## [MATERIAL]
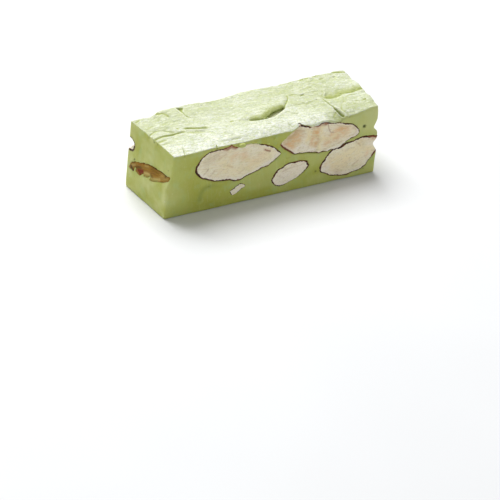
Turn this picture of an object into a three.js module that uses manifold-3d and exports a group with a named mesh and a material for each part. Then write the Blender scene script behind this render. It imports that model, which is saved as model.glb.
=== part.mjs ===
// A hand-cut bar of green nougat with whole almonds that the knife has cut through.
// Millimetres, +Z up. The bar lies along X, its front is at -Y, and it rests on its flat underside.
import * as THREE from "three";
import { mergeVertices } from "three/addons/utils/BufferGeometryUtils.js";
import Module from "manifold-3d";

// ---- Driving dimensions ----

const BAR = { length: 57, depth: 16.8, height: 17.5 };
const EDGE_RADIUS = 0.5;
const SEGMENTS = { length: 40, depth: 12, height: 9 };

// How far the knife left each corner from the true box in depth and height: left or right, front or
// back, bottom or top.
const CORNER_ERRORS = {
  left: {
    front: { bottom: [0.91, 0], top: [-0.07, -0.43] },
    back: { bottom: [0.34, 0], top: [0.16, -0.48] },
  },
  right: {
    front: { bottom: [-0.34, 0], top: [0.95, 0.14] },
    back: { bottom: [0.3, 0], top: [0.33, 0.8] },
  },
};

// The cut ends lean and bulge: X at the front and the back edge of each end, by height.
const ENDS = {
  left: {
    front: [[0, -28.4], [2.5, -28.55], [5.5, -28.68], [7.8, -28.66], [10.4, -28.12], [15, -27.97], [18, -28]],
    back: [[0, -29.25], [5, -29.46], [8, -29.46], [13.5, -29.2], [18, -28.95]],
  },
  right: {
    front: [[0, 28.7], [4, 28.72], [6.2, 28.6], [8.2, 27.9], [10, 28.25], [12.3, 27.4], [14.6, 28], [18, 27.8]],
    back: [[0, 28.6], [8, 28.85], [15, 28.85], [18.5, 28.9]],
  },
};

// The pulled top stands higher along the back edge and at the right end, and its front edge sags
// over the almonds. Heights along X for the two edges, along Y for the end.
const BACK_RISE = [
  [-27, 0], [-24.2, -0.1], [-21.6, 0.85], [-18.8, 1], [-15.5, 1], [-10, 0.5], [-7.5, 0.4], [-0.5, 0.8],
  [3, 0.85], [9.5, 0.45], [15, 0.65], [21.7, 0.85], [26.9, 0.65], [28.6, 0.3],
];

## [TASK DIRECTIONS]
Your task is to return the full listing exactly as it was given.

## [FINISHED TASK]
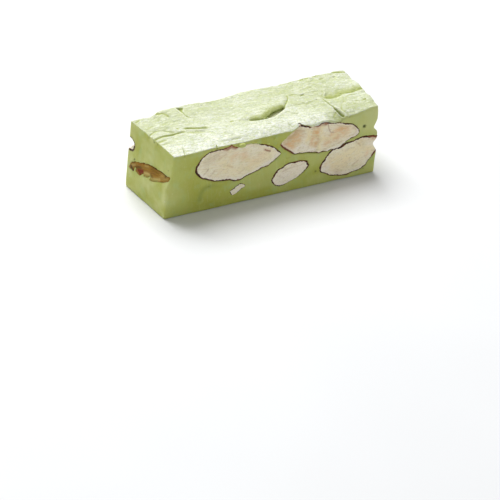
Turn this picture of an object into a three.js module that uses manifold-3d and exports a group with a named mesh and a material for each part. Then write the Blender scene script behind this render. It imports that model, which is saved as model.glb.
=== part.mjs ===
// A hand-cut bar of green nougat with whole almonds that the knife has cut through.
// Millimetres, +Z up. The bar lies along X, its front is at -Y, and it rests on its flat underside.
import * as THREE from "three";
import { mergeVertices } from "three/addons/utils/BufferGeometryUtils.js";
import Module from "manifold-3d";

// ---- Driving dimensions ----

const BAR = { length: 57, depth: 16.8, height: 17.5 };
const EDGE_RADIUS = 0.5;
const SEGMENTS = { length: 40, depth: 12, height: 9 };

// How far the knife left each corner from the true box in depth and height: left or right, front or
// back, bottom or top.
const CORNER_ERRORS = {
  left: {
    front: { bottom: [0.91, 0], top: [-0.07, -0.43] },
    back: { bottom: [0.34, 0], top: [0.16, -0.48] },
  },
  right: {
    front: { bottom: [-0.34, 0], top: [0.95, 0.14] },
    back: { bottom: [0.3, 0], top: [0.33, 0.8] },
  },
};

// The cut ends lean and bulge: X at the front and the back edge of each end, by height.
const ENDS = {
  left: {
    front: [[0, -28.4], [2.5, -28.55], [5.5, -28.68], [7.8, -28.66], [10.4, -28.12], [15, -27.97], [18, -28]],
    back: [[0, -29.25], [5, -29.46], [8, -29.46], [13.5, -29.2], [18, -28.95]],
  },
  right: {
    front: [[0, 28.7], [4, 28.72], [6.2, 28.6], [8.2, 27.9], [10, 28.25], [12.3, 27.4], [14.6, 28], [18, 27.8]],
    back: [[0, 28.6], [8, 28.85], [15, 28.85], [18.5, 28.9]],
  },
};

// The pulled top stands higher along the back edge and at the right end, and its front edge sags
// over the almonds. Heights along X for the two edges, along Y for the end.
const BACK_RISE = [
  [-27, 0], [-24.2, -0.1], [-21.6, 0.85], [-18.8, 1], [-15.5, 1], [-10, 0.5], [-7.5, 0.4], [-0.5, 0.8],
  [3, 0.85], [9.5, 0.45], [15, 0.65], [21.7, 0.85], [26.9, 0.65], [28.6, 0.3],
];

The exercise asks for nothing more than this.